▸ GIVEN MATERIAL:
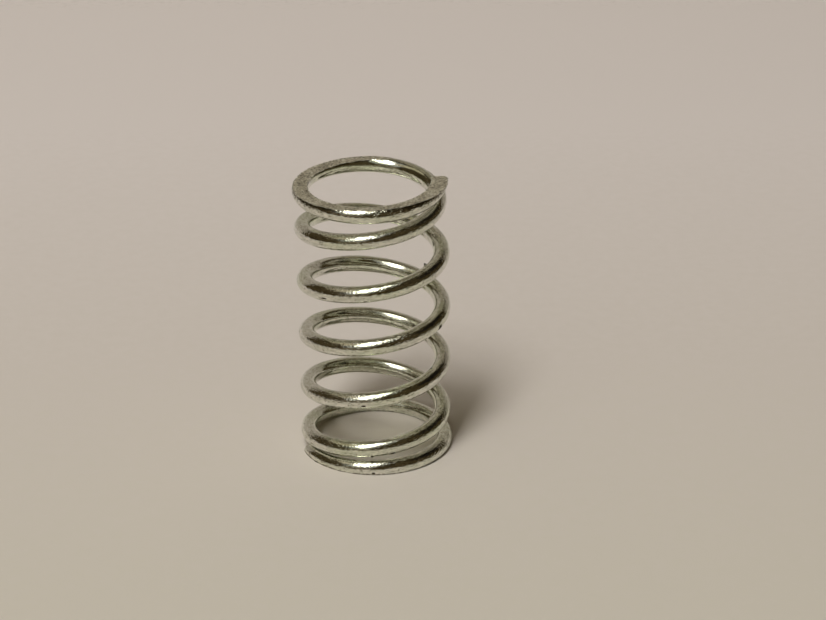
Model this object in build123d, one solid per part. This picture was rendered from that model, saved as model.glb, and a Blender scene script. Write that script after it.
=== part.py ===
from build123d import *
import math
import os

# Small compression spring of round plated wire, in millimetres.
# It is one piece: a right-hand coil, closed and ground flat at both ends, that stands on its lower end.
# Frame: +Z runs up the coil from the lower ground face, and the origin is the centre of that face.
# The front of the coil faces -Y.

# Driving dimensions
OUTER_DIA = 12.0        # across the coils
WIRE_DIA = 1.3
FREE_LENGTH = 22.2      # between the two ground faces, on the axis
TOTAL_TURNS = 6.47      # from tip to tip, closed coils included
LOWER_TIP_ANGLE = 198.0  # where the lower tip lies, in degrees round from +X

# How the coil strays from a perfect cylinder
TOP_OFFSET = -0.32      # shift of the top coil's centre along X
SIDE_BOW = 0.12         # bulge of the middle coils towards +X
TOP_FACE_TILT = 2.1     # out-of-square of the upper ground face, in degrees
TOP_FACE_HIGH_SIDE = 16.0  # the direction in which that face rises, in degrees round from +X
COIL_LEAN = 2.3         # lean of the topmost coil, in degrees
COIL_LEAN_SIDE = 66.0   # the direction in which that coil rises, in degrees round from +X
LEANING_TURNS = 3.1     # turns at the top over which the lean comes in

# Lengths along the coil of what each end does, in turns
CLIMB_RISE = 0.14       # how quickly the lift comes that clears the tip
CLIMB_FALL = 0.42       # how slowly it goes
TIP_DIP_TURNS = 0.30    # from the tip to where its dip starts
SWELL_TURNS = 0.3       # how far a wide or narrow spot reaches to each side

POINTS_PER_TURN = 24    # stations that carry the centreline


class ClosedEnd:
    """One closed and ground end. Turns are counted from its tip, and heights inward from its face."""

    def __init__(
        self, tip_overrun, tip_gap, seat_height, closed_turns, ramp_turns, climb_crest, swell, swell_turn
    ):
        self.tip_overrun = tip_overrun    # how far the centreline passes outside the face at the tip
        self.tip_gap = tip_gap            # clear space between the tip and the next coil
        self.seat_height = seat_height    # height of the centreline over the closed coil
        self.closed_turns = closed_turns  # turns that lie flat
        self.ramp_turns = ramp_turns      # turns over which the full pitch comes in
        self.climb_crest = climb_crest    # where the coil is lifted most to clear the tip
        self.swell = swell                # radius gained at the end's wide spot, or lost where negative
        self.swell_turn = swell_turn      # where that spot is


LOWER_END = ClosedEnd(
    tip_overrun=0.10, tip_gap=0.08, seat_height=0.42, closed_turns=0.746, ramp_turns=0.32,
    climb_crest=0.922, swell=0.19, swell_turn=0.34,
)
UPPER_END = ClosedEnd(
    tip_overrun=0.35, tip_gap=0.37, seat_height=0.44, closed_turns=0.573, ramp_turns=0.54,
    climb_crest=1.10, swell=-0.14, swell_turn=1.0,
)

# Worked out from those
WIRE_RADIUS = WIRE_DIA / 2
MEAN_RADIUS = OUTER_DIA / 2 - WIRE_RADIUS
LEAN_SLOPE = math.tan(math.radians(COIL_LEAN))


def ramp_in(turns, ramp_turns):
    """Turns of full pitch gained after a ramp that starts at 0."""
    if turns <= 0:
        return 0.0
    if turns < ramp_turns:
        return turns**2 / (2 * ramp_turns)
    return turns - ramp_turns / 2


def climb_shape(end, turns):
    """Lift of the coil over the tip below it, as a share of the whole lift."""
    x = turns - end.climb_crest
    width = CLIMB_RISE if x < 0 else CLIMB_FALL
    return math.exp(-((x / width) ** 2))


def tip_dip(end, turns):
    """How far the end of the wire dips towards its face."""
    left = max(0.0, 1 - turns / TIP_DIP_TURNS)
    return (end.seat_height + end.tip_overrun) * left**2


def pitched_turns():
    """Turns of full pitch between the two closed ends."""
    total = TOTAL_TURNS
    for end in (LOWER_END, UPPER_END):
        total -= end.closed_turns + end.ramp_turns / 2
    return total


PITCH = (FREE_LENGTH - LOWER_END.seat_height - UPPER_END.seat_height) / pitched_turns()


def climb_lift(end):
    """Whole lift that keeps the second coil clear of the tip by the tip's gap."""
    wanted = WIRE_DIA + end.tip_gap - end.tip_overrun
    free = end.seat_height + PITCH * ramp_in(1 - end.closed_turns, end.ramp_turns)
    return (wanted - free) / climb_shape(end, 1)


def end_offset(end, turns):
    """What an end adds to the plain climb of the coil: the dip at the tip and the lift past it."""
    return climb_lift(end) * climb_shape(end, turns) - tip_dip(end, turns)


def height(turns):
    """Height of the centreline after so many turns from the lower tip, before the top leans."""
    to_top = TOTAL_TURNS - turns
    last_ramp = TOTAL_TURNS - UPPER_END.closed_turns - UPPER_END.ramp_turns
    gained = ramp_in(turns - LOWER_END.closed_turns, LOWER_END.ramp_turns)
    gained -= ramp_in(turns - last_ramp, UPPER_END.ramp_turns)
    return LOWER_END.seat_height + PITCH * gained + end_offset(LOWER_END, turns) - end_offset(UPPER_END, to_top)


def swell(end, turns):
    """Radius that the coil gains or loses near an end."""
    x = (turns - end.swell_turn) / SWELL_TURNS
    return end.swell * math.exp(-(x**2))


def centreline(turns):
    """Point of the wire's centreline after so many turns from the lower tip."""
    to_top = TOTAL_TURNS - turns
    angle = math.radians(LOWER_TIP_ANGLE) + 2 * math.pi * turns
    radius = MEAN_RADIUS + swell(LOWER_END, turns) + swell(UPPER_END, to_top)
    z = height(turns)
    up = z / FREE_LENGTH
    x = radius * math.cos(angle) + TOP_OFFSET * up + SIDE_BOW * 4 * up * (1 - up)
    y = radius * math.sin(angle)
    lean = max(0.0, 1 - to_top / LEANING_TURNS)
    rise = radius * math.cos(angle - math.radians(COIL_LEAN_SIDE))
    return Vector(x, y, z + lean * LEAN_SLOPE * rise)


def wound_wire():
    """The round wire as wound, before the ends are ground."""
    stations = round(TOTAL_TURNS * POINTS_PER_TURN)
    path = Spline(*[centreline(TOTAL_TURNS * i / stations) for i in range(stations + 1)])
    start = Plane(origin=path @ 0, z_dir=path % 0)
    return sweep(start * Circle(WIRE_RADIUS), path=path, is_frenet=True)


def ground_slab():
    """Everything between the two ground faces."""
    side = 2 * OUTER_DIA
    block = Box(side, side, 2 * FREE_LENGTH, align=(Align.CENTER, Align.CENTER, Align.MIN))
    tilt = Rot(0, 0, TOP_FACE_HIGH_SIDE) * Rot(0, -TOP_FACE_TILT, 0)
    above = Pos(0, 0, FREE_LENGTH) * tilt * Box(
        2 * side, 2 * side, 2 * FREE_LENGTH, align=(Align.CENTER, Align.CENTER, Align.MIN)
    )
    return block - above


def spring_coil():
    return wound_wire() & ground_slab()


os.makedirs("parts", exist_ok=True)
export_step(spring_coil(), "parts/spring_coil.step")
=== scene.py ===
import bpy
import bmesh
import math
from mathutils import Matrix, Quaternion, Vector, noise

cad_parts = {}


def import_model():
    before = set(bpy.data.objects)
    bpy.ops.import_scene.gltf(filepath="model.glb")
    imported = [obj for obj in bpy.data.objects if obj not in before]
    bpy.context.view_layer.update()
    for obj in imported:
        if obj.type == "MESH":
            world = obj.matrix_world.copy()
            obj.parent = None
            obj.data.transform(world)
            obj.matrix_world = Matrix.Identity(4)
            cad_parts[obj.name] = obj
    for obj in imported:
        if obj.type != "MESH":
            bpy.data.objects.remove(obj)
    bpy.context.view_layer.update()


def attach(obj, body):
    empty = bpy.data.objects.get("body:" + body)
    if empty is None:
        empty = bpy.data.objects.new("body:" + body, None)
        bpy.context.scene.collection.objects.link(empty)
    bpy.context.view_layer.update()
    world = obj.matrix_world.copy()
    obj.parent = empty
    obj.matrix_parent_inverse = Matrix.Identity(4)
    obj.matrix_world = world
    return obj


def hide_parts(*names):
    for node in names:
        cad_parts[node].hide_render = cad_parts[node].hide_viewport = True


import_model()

# Small compression spring of round plated wire, closed and ground flat at both ends.
# Sizes below are in millimetres unless they say otherwise.
MM = 0.001

# ---- Driving dimensions, as in the CAD ----
OUTER_DIA = 12.0          # across the coils
WIRE_DIA = 1.3
FREE_LENGTH = 22.2        # between the two ground faces, on the axis
TOTAL_TURNS = 6.47        # from tip to tip, closed coils included
LOWER_TIP_ANGLE = 198.0   # where the lower tip lies, in degrees round from +X

# How the coil strays from a perfect cylinder
TOP_OFFSET = -0.32        # shift of the top coil's centre along X
SIDE_BOW = 0.12           # bulge of the middle coils towards +X
TOP_FACE_TILT = 2.1       # out-of-square of the upper ground face, in degrees
TOP_FACE_HIGH_SIDE = 16.0   # the direction in which that face rises, in degrees round from +X
COIL_LEAN = 2.3           # lean of the topmost coil, in degrees
COIL_LEAN_SIDE = 66.0     # the direction in which that coil rises, in degrees round from +X
LEANING_TURNS = 3.1       # turns at the top over which the lean comes in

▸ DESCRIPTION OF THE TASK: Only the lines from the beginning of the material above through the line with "and ground end." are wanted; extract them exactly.

▸ REPLY TO THE EXERCISE:
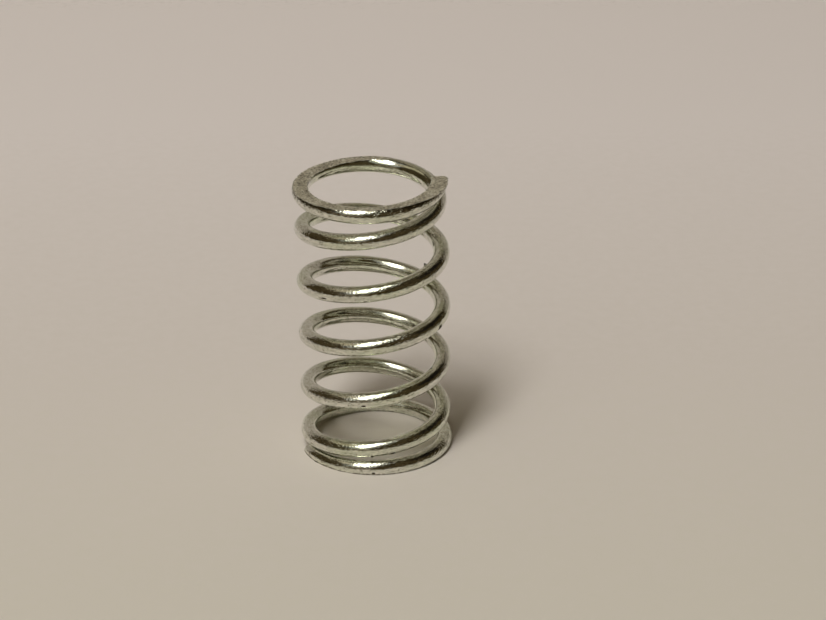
Model this object in build123d, one solid per part. This picture was rendered from that model, saved as model.glb, and a Blender scene script. Write that script after it.
=== part.py ===
from build123d import *
import math
import os

# Small compression spring of round plated wire, in millimetres.
# It is one piece: a right-hand coil, closed and ground flat at both ends, that stands on its lower end.
# Frame: +Z runs up the coil from the lower ground face, and the origin is the centre of that face.
# The front of the coil faces -Y.

# Driving dimensions
OUTER_DIA = 12.0        # across the coils
WIRE_DIA = 1.3
FREE_LENGTH = 22.2      # between the two ground faces, on the axis
TOTAL_TURNS = 6.47      # from tip to tip, closed coils included
LOWER_TIP_ANGLE = 198.0  # where the lower tip lies, in degrees round from +X

# How the coil strays from a perfect cylinder
TOP_OFFSET = -0.32      # shift of the top coil's centre along X
SIDE_BOW = 0.12         # bulge of the middle coils towards +X
TOP_FACE_TILT = 2.1     # out-of-square of the upper ground face, in degrees
TOP_FACE_HIGH_SIDE = 16.0  # the direction in which that face rises, in degrees round from +X
COIL_LEAN = 2.3         # lean of the topmost coil, in degrees
COIL_LEAN_SIDE = 66.0   # the direction in which that coil rises, in degrees round from +X
LEANING_TURNS = 3.1     # turns at the top over which the lean comes in

# Lengths along the coil of what each end does, in turns
CLIMB_RISE = 0.14       # how quickly the lift comes that clears the tip
CLIMB_FALL = 0.42       # how slowly it goes
TIP_DIP_TURNS = 0.30    # from the tip to where its dip starts
SWELL_TURNS = 0.3       # how far a wide or narrow spot reaches to each side

POINTS_PER_TURN = 24    # stations that carry the centreline


class ClosedEnd:
    """One closed and ground end. Turns are counted from its tip, and heights inward from its face."""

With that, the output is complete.